Our recent joint study with Forrester[1] saw 82% of respondents from APAC organizations wanting better multi-vendor management in their IT infrastructure. A majority of organizations in Singapore, Indonesia, and Australia believe it is a high (if not critical) IT priority for their businesses. Further prodding revealed that 71% of APAC firms juggle with at least 4 unique infrastructure providers at any given time. Across the U.S. and the U.K., ZK Research found that approximately one-third of companies surveyed struggle with having no centralized management for their IT processes. Decision makers want simplified management, preferably with some automation, and they want it now.

A single point of management

Companies who are looking to simplify IT management are already aware that a digitally-ready workplace is one designed to accommodate or augment human value. Various approaches have been taken to reduce this management complexity. Cross-platform management tools, and adoption of scripting languages such as Microsoft PowerShell, have made it easier to automate the management of server systems and applications. In an ideal environment, managing multiple vendors implements a variety of solutions tailored to the business’s needs, but these approaches need a mindset update to keep up with new management tools.

For example, the orchestration layer in your IT stack can help streamline application deployment and its subsequent management. The traditional solution was to engage human input and implement orchestration to create a streamlined reporting platform. Now, it is possible to manage vendors using a single management console that pulls unstructured data from the APIs of various platforms, before aggregating into actionable data points. Developers and IT leads can rely on these management tools to monitor application traffic and server health from a workload perspective, optimize an application’s behaviour through caching, compression and content switching, and limit service access based on configured policies.

Decision makers can also look towards vendors who provide tried-and-tested deployment templates for common server load configurations, taking an additional layer of complexity away from the beginning of new deployments. If iterations (for scalability or granular distribution methods) are required, having a single management console that integrates would enable IT to make faster decisions on changes across network, application, third-party load balancer, and even security domains.

Strategizing for future multi-vendor approaches

Business requests often permeate IT’s decision making. Our research showed that 91% of APAC organisations want speed and agility in load balancing and app deployment, while a good 90% also want the ability to scale workloads easily and quickly. Other demands include flexible consumption where organisers pay only what they used (40%) and increased automation across their various servers (60%).[2] Informing vendors of these new demands ahead of time helps vendors become more targeted in serving organisational needs, instead of locking-in to SLAs (service-level agreements) or contracts that do not address the needs of your BUs.

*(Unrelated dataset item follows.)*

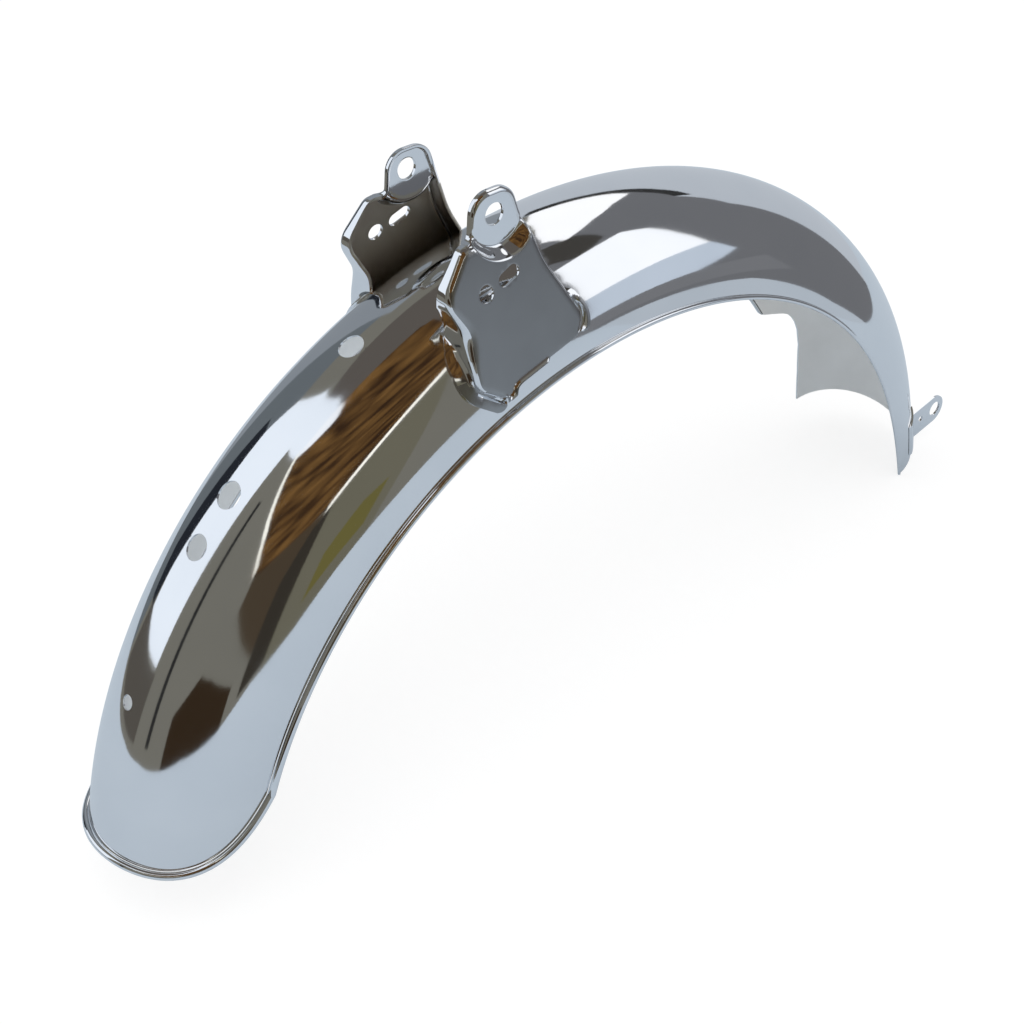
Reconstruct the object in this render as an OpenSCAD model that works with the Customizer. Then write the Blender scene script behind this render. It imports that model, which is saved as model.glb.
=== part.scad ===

Beyond relying on vendors to integrate the latest offerings into storage, networking, and app delivery layers, the organisation’s IT leads stand to benefit more when they research on industry advancement and vendor’s ability to provide with the best-fit approach in mind.

Since IT infrastructure is typically a massive commitment (of time and human resources, if not finances), it’s worth finding out if your preferred vendors carry products and services that come with inherent platform cross-compatibility, or the nature of vendor lock-ins by checking fine prints. Involving opinions of key business verticals can help define, if not fine-tune the selection process based on business priorities. Our studies showed that HR Management software, Finance and Accounting software, and Enterprise Resourcing Planning software are core APAC-business applications that are increasingly developed for cloud environments.

In all, managing vendors should be a key role in any IT strategy itself, but the complexity can be mitigated by centralizing your IT management with the right centralization and oversight tools, deployment approaches, and support backed by the latest developments in your field.